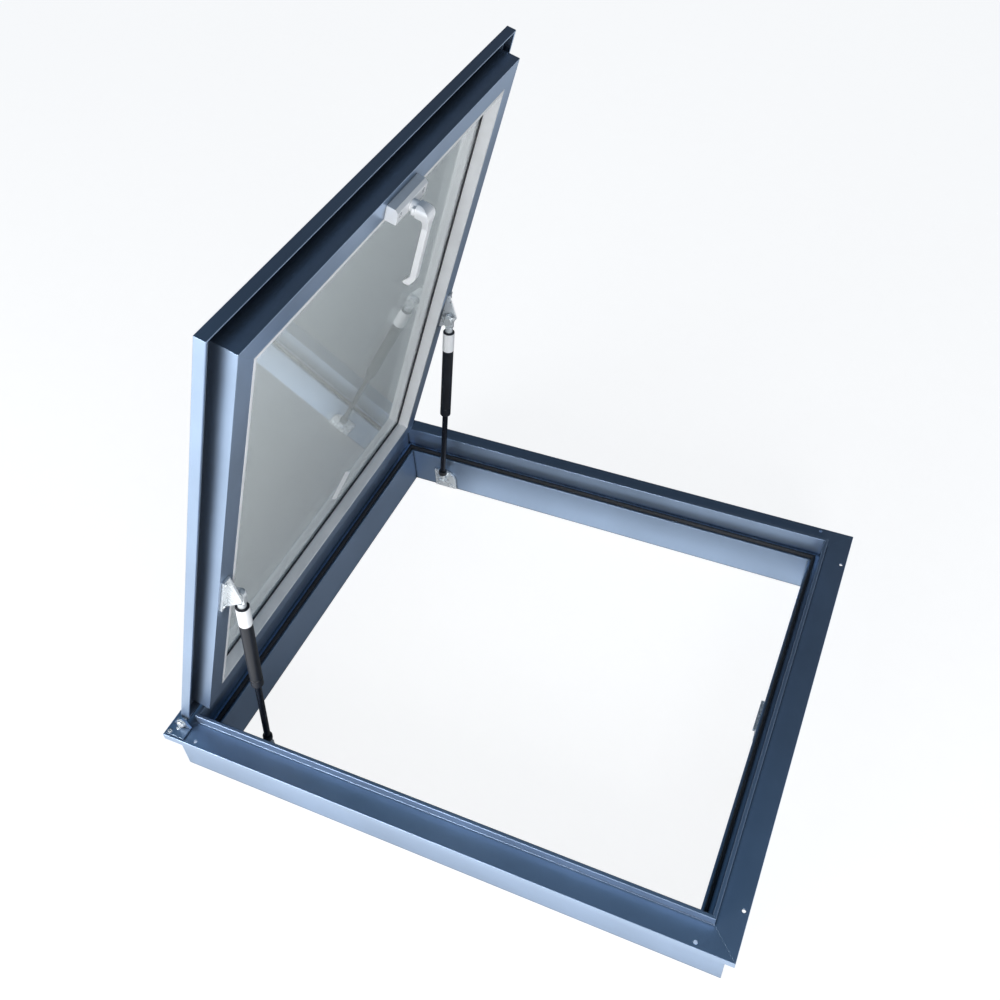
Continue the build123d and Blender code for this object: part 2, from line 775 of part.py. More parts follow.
# Handle base on the underside of the sash's opening side
keep_x = FRAME_X / 2 - inner_wall
handle_x = keep_x - HANDLE_AXIS_TO_WALL
base_x = keep_x - HANDLE_WALL_CLEARANCE - HANDLE_BASE_WIDTH / 2
base_face = sash_underside - HANDLE_BASE_HEIGHT
base_screw_places = []
for screw_y in (-HANDLE_SCREW_SPREAD / 2, HANDLE_SCREW_SPREAD / 2):
    base_screw_places.append((shut_point(base_x, screw_y, base_face), -sash_plane.z_dir))
base_screws = flush_screw_set(base_screw_places, HANDLE_BASE_HEIGHT + WALL + FIT)
save(base_screws, "handle_base_screws")
with BuildPart() as handle_base:
    with BuildSketch(cross_plane(sash_plane, HANDLE_BASE_LENGTH / 2)) as base_section:
        with Locations((base_x, base_face + HANDLE_BASE_HEIGHT / 2)):
            Rectangle(HANDLE_BASE_WIDTH, HANDLE_BASE_HEIGHT)
        corner = base_section.vertices().group_by(Axis.Y)[0].sort_by(Axis.X)[-1]
        chamfer(corner, HANDLE_BASE_CHAMFER)
    extrude(amount=HANDLE_BASE_LENGTH)
    with BuildSketch(sash_plane.offset(base_face)):
        with Locations((handle_x, 0)):
            Circle(SPINDLE_RADIUS + PIN_RUNNING_GAP)
    extrude(amount=SPINDLE_IN_BASE + FIT, mode=Mode.SUBTRACT)
    add(base_screws.part, mode=Mode.SUBTRACT)
save(handle_base, "handle_base")

# Handle spindle, tongue and lever; the tongue points along the side while the lever is open
hub_top = base_face - FIT
tongue_top = hub_top - HUB_HEIGHT
lever_top = tongue_top - TONGUE_THICKNESS
grip_top = lever_top - LEVER_RISE
grip_bottom = grip_top - LEVER_THICKNESS
spindle_end = lever_top - SPINDLE_IN_LEVER
with BuildPart() as spindle:
    with BuildSketch(sash_plane.offset(spindle_end)):
        with Locations((handle_x, 0)):
            Circle(SPINDLE_RADIUS)
    extrude(amount=base_face + SPINDLE_IN_BASE - spindle_end)
save(spindle, "handle_spindle")

tongue_reach = HANDLE_AXIS_TO_WALL - KEEP_SHEET - FIT
with BuildPart() as tongue:
    with BuildSketch(sash_plane.offset(tongue_top)):
        with Locations((handle_x, -tongue_reach / 2)):
            Rectangle(TONGUE_WIDTH, tongue_reach)
        with Locations((handle_x, 0)):
            Circle(tongue_reach, mode=Mode.INTERSECT)
            Circle(HUB_RADIUS)
    extrude(amount=-TONGUE_THICKNESS)
    with BuildSketch(sash_plane.offset(tongue_top)):
        with Locations((handle_x, 0)):
            Circle(HUB_RADIUS)
    extrude(amount=HUB_HEIGHT)
    with BuildSketch(sash_plane.offset(hub_top)):
        with Locations((handle_x, 0)):
            Circle(SPINDLE_RADIUS)
    extrude(amount=-HUB_HEIGHT - TONGUE_THICKNESS, mode=Mode.SUBTRACT)
save(tongue, "handle_tongue")

lever_end = handle_x - LEVER_LENGTH
stem_outer = handle_x + HUB_RADIUS
stem_inner = stem_outer - LEVER_STEM_LENGTH
tip_bottom = grip_bottom + LEVER_CURL
with BuildPart() as lever:
    with BuildSketch(cross_plane(sash_plane, LEVER_ROOT_RADIUS)) as lever_side:
        with BuildLine():
            Polyline(
                (stem_outer, lever_top),
                (stem_outer, grip_bottom),
                (lever_end + LEVER_CURL_OUTER, grip_bottom),
                (lever_end + LEVER_CURL_TURN, grip_bottom + LEVER_CURL_TURN_RISE),
                (lever_end, tip_bottom),
                (lever_end + LEVER_TIP_LENGTH, tip_bottom + LEVER_TIP_RISE),
                (lever_end + LEVER_CURL_INNER, grip_top),
                (stem_inner, grip_top),
                (stem_inner, lever_top),
                close=True,
            )
        make_face()
        fillet(
            lever_side.vertices().group_by(Axis.X)[-1].sort_by(Axis.Y)[0],
            LEVER_SHOULDER,
        )
        fillet(
            lever_side.vertices().filter_by_position(Axis.Y, grip_top - FIT, grip_top + FIT),
            LEVER_BEND,
        )
        curl_corners = lever_side.vertices().filter_by_position(
            Axis.X, lever_end + FIT, lever_end + LEVER_CURL_INNER
        )
        curl_corners = curl_corners.filter_by_position(
            Axis.Y, grip_bottom - FIT, grip_bottom + LEVER_CURL_TURN_RISE + FIT
        )
        fillet(curl_corners, LEVER_CURL_BEND)
    extrude(amount=2 * LEVER_ROOT_RADIUS)
    with BuildSketch(sash_plane.offset(grip_bottom)):
        with Locations((handle_x, 0)):
            Circle(LEVER_ROOT_RADIUS)
        with Locations((handle_x - LEVER_NECK, 0)):
            Circle(LEVER_WIDTH / 2)
        make_hull()
        with Locations(((handle_x + lever_end) / 2, 0)):
            SlotOverall(LEVER_LENGTH, LEVER_WIDTH)
    extrude(amount=lever_top - grip_bottom, mode=Mode.INTERSECT)
    with BuildSketch(sash_plane.offset(lever_top)):
        with Locations((handle_x, 0)):
            Circle(SPINDLE_RADIUS)
    extrude(amount=-SPINDLE_IN_LEVER, mode=Mode.SUBTRACT)
save(lever, "handle_lever")

# Keep on the frame: a plate on the inner wall with a lip that the tongue turns under
keep_lip_x = stem_outer + KEEP_LIP_CLEARANCE
keep_top = tongue_top + FIT + KEEP_LIP
keep_screw_z = keep_top - KEEP_HEIGHT + KEEP_SCREW_EDGE
keep_screws = flush_screw_set(
    (
        (Vector(keep_x - KEEP_SHEET, -KEEP_SCREW_SPREAD / 2, keep_screw_z), Vector(-1, 0, 0)),
        (Vector(keep_x - KEEP_SHEET, KEEP_SCREW_SPREAD / 2, keep_screw_z), Vector(-1, 0, 0)),
    ),
    SCREW_LENGTH,
)
save(keep_screws, "keep_screws")
with BuildPart() as keep:
    with BuildSketch(cross_plane(Plane.XY, KEEP_LENGTH / 2)):
        with BuildLine():
            Polyline(
                (keep_x, keep_top),
                (keep_lip_x, keep_top),
                (keep_lip_x, keep_top - KEEP_LIP),
                (keep_x - KEEP_SHEET, keep_top - KEEP_LIP),
                (keep_x - KEEP_SHEET, keep_top - KEEP_HEIGHT),
                (keep_x, keep_top - KEEP_HEIGHT),
                close=True,
            )
        make_face()
    extrude(amount=KEEP_LENGTH)
    add(keep_screws.part, mode=Mode.SUBTRACT)
save(keep, "handle_keep")

# Roof frame members, their corner cleats and the seal on the ledge
frame_screws = (foot_screws, plate_screws, keep_screws)
for side, plane, length in sides(Plane.XY, FRAME_X, FRAME_Y):
    corner = FIX_HOLE_CORNER_X if length == FRAME_X else FIX_HOLE_CORNER_Y
    holes = ((corner, FIX_HOLE_EDGE), (length - corner, FIX_HOLE_EDGE))
    save(mitred_member(plane, length, frame_section, frame_screws, holes), "frame_" + side)
save(
    cleat_set(
        Plane.XY,
        FRAME_X,
        FRAME_Y,
        -FRAME_DEPTH + WALL,
        -LEDGE_DROP - WALL,
        SIDE_RECESS + WALL,
        inner_wall - WALL,
    ),
    "frame_corner_cleats",
)
seal_height = LEDGE_DROP + sash_underside - SEAL_GAP
seal = ring(
    Plane.XY.offset(-LEDGE_DROP),
    FRAME_X,
    FRAME_Y,
    seal_inset,
    SEAL_WIDTH,
    seal_height,
    SEAL_ROUND,
)
save(seal, "frame_seal")

# Sash members, corner cleats and glazing beads
sash_face = sash_plane.offset(sash_top)
sash_screws = (leaf_screws, bracket_screws, base_screws)
for side, plane, length in sides(sash_face, sash_x, sash_y):
    save(mitred_member(plane, length, sash_section, sash_screws), "sash_" + side)
    save(mitred_member(plane, length, bead_section, ()), "glazing_bead_" + side)
save(
    cleat_set(
        sash_face,
        sash_x,
        sash_y,
        -SASH_DEPTH + WALL,
        -GLASS_LEDGE_DEPTH - WALL,
        SASH_LIP_TO_BOX + WALL,
        sash_box_inner - WALL,
    ),
    "sash_corner_cleats",
)

# Double glazing: two panes, spacer and edge sealant, on tape, in a sealed perimeter
glass_x = sash_x - 2 * glass_edge
glass_y = sash_y - 2 * glass_edge
save(pane(sash_plane.offset(tape_top), glass_x, glass_y, PANE_THICKNESS), "inner_pane")
save(pane(sash_plane.offset(outer_pane_bottom), glass_x, glass_y, PANE_THICKNESS), "outer_pane")
save(
    ring(
        sash_plane.offset(inner_pane_top),
        glass_x,
        glass_y,
        EDGE_SEAL_WIDTH,
        SPACER_WIDTH,
        SPACER_HEIGHT,
    ),
    "spacer_bar",
)
save(
    ring(sash_plane.offset(inner_pane_top), glass_x, glass_y, 0, EDGE_SEAL_WIDTH, SPACER_HEIGHT),
    "glass_edge_sealant",
)
save(
    ring(
        sash_plane.offset(tape_top - TAPE_THICKNESS),
        glass_x,
        glass_y,
        0,
        reveal + TAPE_SHOWING - glass_edge,
        TAPE_THICKNESS,
    ),
    "glazing_tape",
)
outer_joint_bottom = sash_top - PERIMETER_SEAL_DEPTH
save(
    ring(
        sash_plane.offset(outer_joint_bottom),
        sash_x,
        sash_y,
        SASH_PLATE_WIDTH,
        GLASS_EDGE_GAP,
        PERIMETER_SEAL_DEPTH - PERIMETER_SEAL_RECESS,
    ),
    "perimeter_sealant",
)
with BuildPart() as blocks:
    for side, plane, length in sides(sash_plane.offset(tape_top), sash_x, sash_y):
        floor = Plane(origin=plane.origin, x_dir=plane.z_dir, z_dir=plane.y_dir)
        with BuildSketch(floor):
            with Locations(
                (SETTING_BLOCK_INSET, SASH_PLATE_WIDTH + GLASS_EDGE_GAP / 2),
                (length - SETTING_BLOCK_INSET, SASH_PLATE_WIDTH + GLASS_EDGE_GAP / 2),
            ):
                Rectangle(SETTING_BLOCK_LENGTH, GLASS_EDGE_GAP)
        extrude(amount=outer_joint_bottom - tape_top)
save(blocks, "setting_blocks")
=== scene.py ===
"""Dresses the roof skylight: finishes, screws, plain labels, studio and camera."""

import math

import bmesh
import bpy
import numpy as np
from mathutils import Matrix, Vector


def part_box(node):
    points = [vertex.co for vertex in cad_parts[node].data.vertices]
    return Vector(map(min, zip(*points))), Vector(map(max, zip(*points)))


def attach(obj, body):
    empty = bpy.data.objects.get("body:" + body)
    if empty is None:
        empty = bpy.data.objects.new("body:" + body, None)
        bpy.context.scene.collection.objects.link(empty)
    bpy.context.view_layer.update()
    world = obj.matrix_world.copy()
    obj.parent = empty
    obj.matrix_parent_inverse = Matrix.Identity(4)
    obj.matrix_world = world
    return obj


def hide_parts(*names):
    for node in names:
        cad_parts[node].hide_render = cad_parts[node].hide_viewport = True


bl_info = {
    "name": "Roof Skylight Dressing",
    "version": (1, 0, 0),
    "blender": (4, 5, 0),
    "location": "View3D > Sidebar > Skylight",
    "description": "Finishes and small pieces for the packed roof skylight",
    "category": "Object",
}

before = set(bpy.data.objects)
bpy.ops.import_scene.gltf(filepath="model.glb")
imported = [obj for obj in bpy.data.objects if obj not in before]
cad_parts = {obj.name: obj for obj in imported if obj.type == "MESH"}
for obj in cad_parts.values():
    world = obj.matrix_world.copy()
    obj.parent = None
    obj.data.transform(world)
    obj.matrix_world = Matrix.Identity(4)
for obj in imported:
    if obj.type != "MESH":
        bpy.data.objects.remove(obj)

ENDS = ("near", "far")
SIDES = ("near", "far", "hinge_side", "opening_side")
SCREWS = {
    "hinge_bracket_screws": "frame",
    "strut_plate_screws": "frame",
    "keep_screws": "frame",
    "hinge_leaf_screws": "sash",
    "strut_bracket_screws": "sash",
    "handle_base_screws": "sash",
}

# A pan head from its seat up, in shares of its radius and of its rise below the top
PAN_OUTLINE = ((0.96, 1.0), (1.0, 0.86), (0.97, 0.55), (0.86, 0.24), (0.62, 0.06), (0.3, 0.0))
# A head that rises less than this, in metres, is a countersunk one
PROUD_HEAD = 0.0004

# The cross recess, in shares of the head's radius, and how far its cutter stands out, in metres
RECESS_SPAN = 1.15
RECESS_WIDTH = 0.26
RECESS_TAPER = 0.55
RECESS_ABOVE = 0.0002

# Air under the pane's film and the tubes' labels, in metres
PANE_AIR = 0.00002
TUBE_AIR = 0.00001
# The side of a tube where its label's ends meet
LABEL_ENDS = Vector((-0.5, 0.85, 0))

# The floor: half its width in metres, how white it looks, and how much light it gives back
FLOOR_HALF = 9.0
FLOOR_WHITE = 0.88
FLOOR_BOUNCE = 0.65

# Painted reflections: where the floor glows for reflected rays only, so that the paint shows it, in
# metres,
# and how brightly: in front along Y, towards the opening side along X for rays longer than
# SHORT_WAY, and at the back for shorter ones
FRONT_FULL, FRONT_FADED = -0.335, -0.262
FRONT_SHINE, PLAIN_SHINE = 0.92, 0.08
ASIDE_FADED, ASIDE_FULL = 0.02, 0.12
ASIDE_SHINE = 0.9
BACK_FADED, BACK_FULL = 0.18, 0.24
BACK_SHINE = 0.75
LEFT_FADED, LEFT_FULL = -0.26, -0.2
SHORT_WAY = 0.14


# Materials

def tone(colour, factor):
    return tuple(min(1.0, c * factor) for c in colour[:3])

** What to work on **
Reproduce exactly, and only, the lines from the one that contains "outer_joint_bottom = sash_top" down to the one that contains "obj.matrix_world = world", both ends included.

** Expected output **
outer_joint_bottom = sash_top - PERIMETER_SEAL_DEPTH
save(
    ring(
        sash_plane.offset(outer_joint_bottom),
        sash_x,
        sash_y,
        SASH_PLATE_WIDTH,
        GLASS_EDGE_GAP,
        PERIMETER_SEAL_DEPTH - PERIMETER_SEAL_RECESS,
    ),
    "perimeter_sealant",
)
with BuildPart() as blocks:
    for side, plane, length in sides(sash_plane.offset(tape_top), sash_x, sash_y):
        floor = Plane(origin=plane.origin, x_dir=plane.z_dir, z_dir=plane.y_dir)
        with BuildSketch(floor):
            with Locations(
                (SETTING_BLOCK_INSET, SASH_PLATE_WIDTH + GLASS_EDGE_GAP / 2),
                (length - SETTING_BLOCK_INSET, SASH_PLATE_WIDTH + GLASS_EDGE_GAP / 2),
            ):
                Rectangle(SETTING_BLOCK_LENGTH, GLASS_EDGE_GAP)
        extrude(amount=outer_joint_bottom - tape_top)
save(blocks, "setting_blocks")
=== scene.py ===
"""Dresses the roof skylight: finishes, screws, plain labels, studio and camera."""

import math

import bmesh
import bpy
import numpy as np
from mathutils import Matrix, Vector


def part_box(node):
    points = [vertex.co for vertex in cad_parts[node].data.vertices]
    return Vector(map(min, zip(*points))), Vector(map(max, zip(*points)))


def attach(obj, body):
    empty = bpy.data.objects.get("body:" + body)
    if empty is None:
        empty = bpy.data.objects.new("body:" + body, None)
        bpy.context.scene.collection.objects.link(empty)
    bpy.context.view_layer.update()
    world = obj.matrix_world.copy()
    obj.parent = empty
    obj.matrix_parent_inverse = Matrix.Identity(4)
    obj.matrix_world = world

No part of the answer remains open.